David Manheim: Have you read Gary Drescher's book, Good and Real?
Scott Garrabrant: No, I haven't.
David Manheim: It seems like what this is dealing with is the same as what he tries to figure out when he talks about a robot that doesn't cross the street even if there are no cars coming; because since he has never crossed the street he doesn't know whether or not he gets hit if he does try to cross. So why doesn't he ever do it? The answer is, well, he has no reason not to. So you're stuck. Which means that, if we want to avoid this, as long as it's a logical counterfactual, he has to have some finite probability of crossing the street, in order to have a computable probability to figure out whether or not he should. It seems like this is addressing that with the added benefit of actually dealing with logical uncertainty.
Scott Garrabrant: Yeah. I don't think I have more of a response than that.

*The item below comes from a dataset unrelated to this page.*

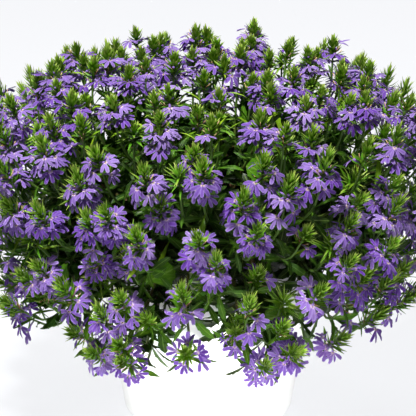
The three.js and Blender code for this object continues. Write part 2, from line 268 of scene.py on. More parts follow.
soil_bottom = POT_FLOOR + CLEARANCE
soil_edge = soil_radius(SOIL_EDGE_HEIGHT)
soil_top = [(radius, SOIL_EDGE_HEIGHT) for radius in np.linspace(soil_edge, 0, SOIL_RINGS)]
soil_profile = [(0, soil_bottom), (soil_radius(soil_bottom), soil_bottom), *soil_top]
soil_points, soil_faces = turned(soil_profile, SOIL_SIDES)
on_top = soil_points[:, 2] > (soil_bottom + SOIL_EDGE_HEIGHT) / 2
soil_points[on_top, 2] = soil_height(*soil_points[on_top, :2].T)

draw = np.random.default_rng(CHIP_SEED)
chip_radius = (soil_edge - 2 * CHIP_SIZE) * np.sqrt(draw.random(CHIPS))
chip_place = chip_radius[:, None] * outward(2 * math.pi * draw.random(CHIPS))
chip_place[:, 2] = soil_height(*chip_place[:, :2].T)
chip_points, chip_faces = turned([(0, -1), (1, 0), (0, 1)], 4)
chip_turn, _ = np.linalg.qr(draw.normal(size=(CHIPS, 3, 3)))
chip_turn = chip_turn * np.sign(np.linalg.det(chip_turn))[:, None, None]
chip_stretch = CHIP_SIZE * draw.uniform(*CHIP_SHARES, (CHIPS, 1, 3))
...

Daniel Filan: If I think about machine learning, you can do exploration to find good strategies. Then there are questions like “how fast do you converge?” It seems like it might be the case that algorithm 5 converges slower than algorithm 4, because you're doing this weird, opposite conditional thing. I was wondering if you have thoughts about convergence speeds, because to me they seem fundamental and important.
Scott Garrabrant: Yeah. I'm guessing that there's not going to be a meaningful difference. I mean, it's going to converge slower just because it's more complicated, and so it'll take longer for the logical inductor to have good beliefs about it. But the first clause isn't going to happen very much for small ε, and so they're basically just going to do the same thing. I'm not sure though.
One point is that, while here we're doing ε-exploration, there are ways to do better, such that the rate at which you explore is density zero, such that you explore less and less for large n, which is maybe a similar thing. I don't think there's going to be a meaningful difference in terms of convergence except for coming from the complexity of the algorithm, causing it to take longer to have good beliefs about it.